La vecchia canzone della “produttività”

Il neo-eletto presidente della Confindustria, Vincenzo Boccia, rivolgendosi alla platea dei giovani industriali, ha esposto la sua visione del futuro delle relazioni industriali.

Il Boccia vuole “costruire una grande piattaforma di scambio tra salari e produttività, che è nell’interesse dei lavoratori e delle imprese”. Il ritornello è sempre lo stesso e per quanto ormai anche gli economisti un po’ più seri ribadiscano che la produttività è ai minimi storici non perché i lavoratori sono poco flessibili o perché i loro salari sono troppo svincolati dai risultati delle aziende, ma perché i padroni, semplicemente, non investono nelle proprie stesse aziende e preferiscono mettere i propri soldi nella giostra dell’economia finanziaria.

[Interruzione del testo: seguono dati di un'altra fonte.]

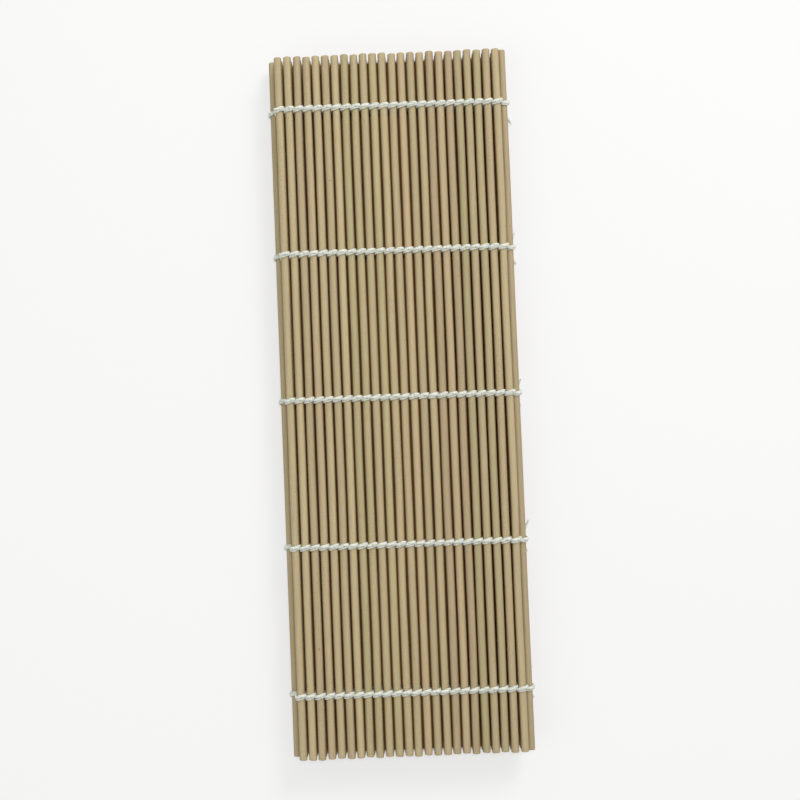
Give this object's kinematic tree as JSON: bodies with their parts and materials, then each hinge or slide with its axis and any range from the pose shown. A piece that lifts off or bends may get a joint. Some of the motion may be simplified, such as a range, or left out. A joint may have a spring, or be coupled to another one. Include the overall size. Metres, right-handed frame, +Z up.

Semmai l’eccessiva flessibilità del lavoro e i bassi salari hanno disincentivato la modernizzazione di un apparato produttivo che fino ad adesso ha dato facili profitti agli imprenditori, basandosi fondamentalmente su un maggior sfruttamento della forza-lavoro. Il Jobs Act ha ulteriormente peggiorato la situazione a sfavore dei lavoratori.

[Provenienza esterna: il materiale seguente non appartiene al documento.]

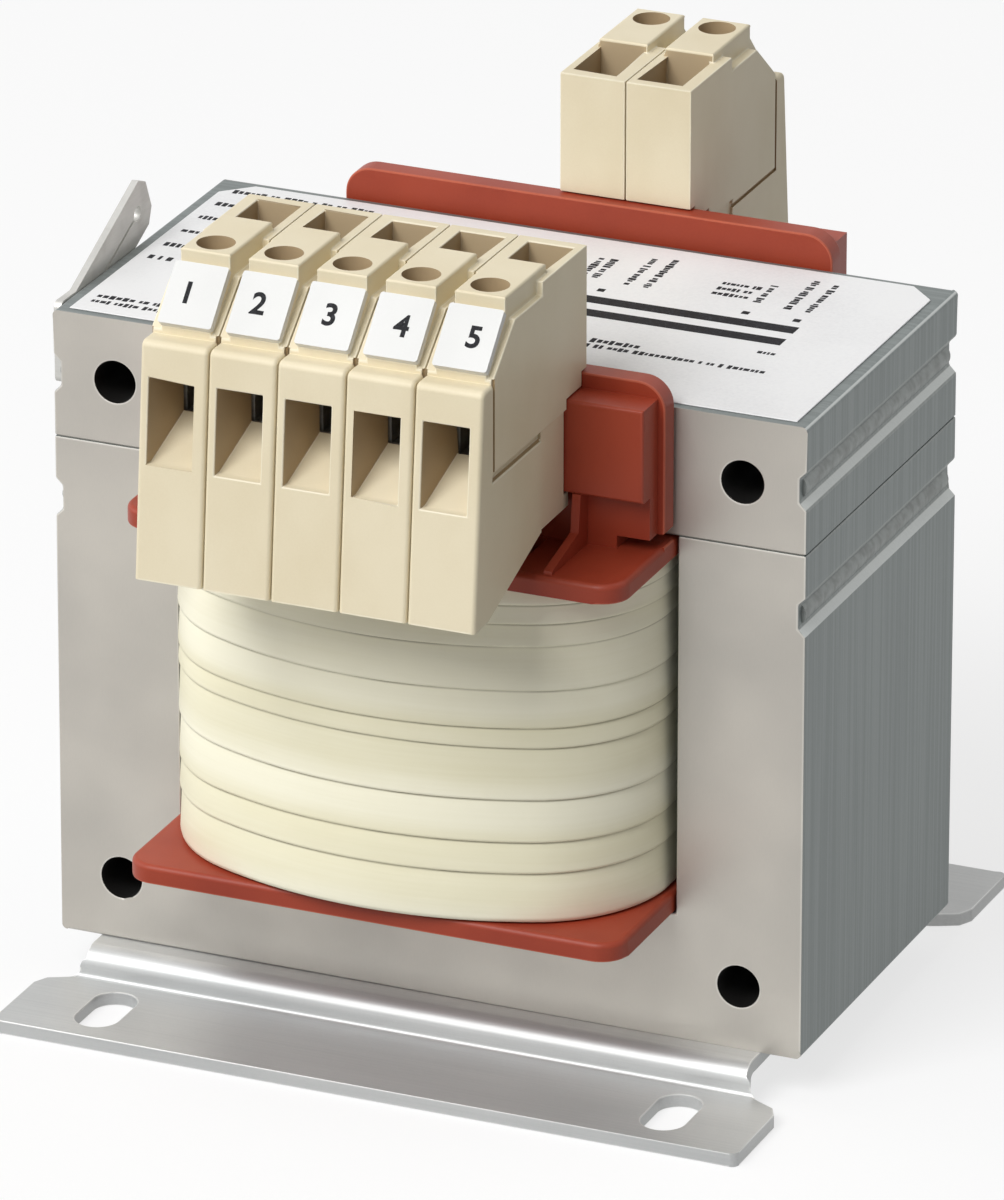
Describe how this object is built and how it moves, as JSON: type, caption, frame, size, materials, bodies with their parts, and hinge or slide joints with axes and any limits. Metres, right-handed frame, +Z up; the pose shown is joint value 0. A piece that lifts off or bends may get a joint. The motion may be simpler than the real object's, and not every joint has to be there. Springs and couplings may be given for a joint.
{
  "type": "control transformer",
  "caption": "Open-frame panel-mount control transformer with a laminated core, red bobbin, taped coil, beige screw terminals and slotted sheet feet.",
  "frame": {"origin": "centre of the four foot slots, on the plane that the feet stand on", "axes": "+X to the right seen from the front terminals, +Y to the back, +Z up from the mounting panel"},
  "size_m": [0.0848, 0.1032, 0.0926],
  "materials": {
    "core_steel": "matt grey, laminated sheet edges",
    "weld_steel": "dull weld seam",
    "foot_steel": "satin zinc-plated sheet",
    "bobbin_plastic": "brick red moulding, satin",
    "terminal_plastic": "cream beige moulding, satin",
    "marker_plastic": "white, satin",
    "coil_tape": "cream adhesive tape, satin",
    "insulation_film": "pale film",
    "label_sheet": "white coated label",
    "winding_copper": "enamelled copper",
    "current_brass": "tinned",
    "clamp_steel": "zinc-plated",
    "screw_steel": "zinc-plated",
    "tag_metal": "tinned, satin"
  },
  "bodies": {
    "root": {"e_lamination_stack": "core_steel", "i_lamination_stack": "core_steel", "core_weld_beads": "weld_steel", "winding_bobbin": "bobbin_plastic", "primary_winding": "winding_copper", "interwinding_insulation": "insulation_film", "secondary_winding": "winding_copper", "outer_tape_wrap": "coil_tape", "front_mounting_foot": "foot_steel", "rear_mounting_foot": "foot_steel", "rating_label": "label_sheet", "earth_tag": "tag_metal", "front_terminal_housing_1": "terminal_plastic", "front_clamp_cage_1": "clamp_steel", "front_current_bar_1": "current_brass", "front_lead_1": "winding_copper", "front_terminal_housing_2": "terminal_plastic", "front_clamp_cage_2": "clamp_steel", "front_current_bar_2": "current_brass", "front_lead_2": "winding_copper", "front_terminal_housing_3": "terminal_plastic", "front_clamp_cage_3": "clamp_steel", "front_current_bar_3": "current_brass", "front_lead_3": "winding_copper", "front_terminal_housing_4": "terminal_plastic", "front_clamp_cage_4": "clamp_steel", "front_current_bar_4": "current_brass", "front_lead_4": "winding_copper", "front_terminal_housing_5": "terminal_plastic", "front_clamp_cage_5": "clamp_steel", "front_current_bar_5": "current_brass", "front_lead_5": "winding_copper", "rear_terminal_housing_1": "terminal_plastic", "rear_clamp_cage_1": "clamp_steel", "rear_current_bar_1": "current_brass", "rear_lead_1": "winding_copper", "rear_terminal_housing_2": "terminal_plastic", "rear_clamp_cage_2": "clamp_steel", "rear_current_bar_2": "current_brass", "rear_lead_2": "winding_copper", "clamp_screws": "screw_steel", "number_tag_1": "marker_plastic", "number_tag_2": "marker_plastic", "number_tag_3": "marker_plastic", "number_tag_4": "marker_plastic", "number_tag_5": "marker_plastic"}
  },
  "joints": []
}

Dunque, non si sa bene di quale “scambio” parli il Boccia. I lavoratori italiani non hanno più niente da scambiare e si trovano in fondo alla classifica a confronto con i propri compagni degli altri paesi europei.

I padroni e i loro portavoce stanno sempre a parlare di “sfide” e di “competizioni”. Per una volta mostrino se sono capaci di raccogliere la “sfida” di rendere più produttive le loro aziende senza spremere come limoni i propri dipendenti e pagando loro un salario che assicuri una vita da esseri umani.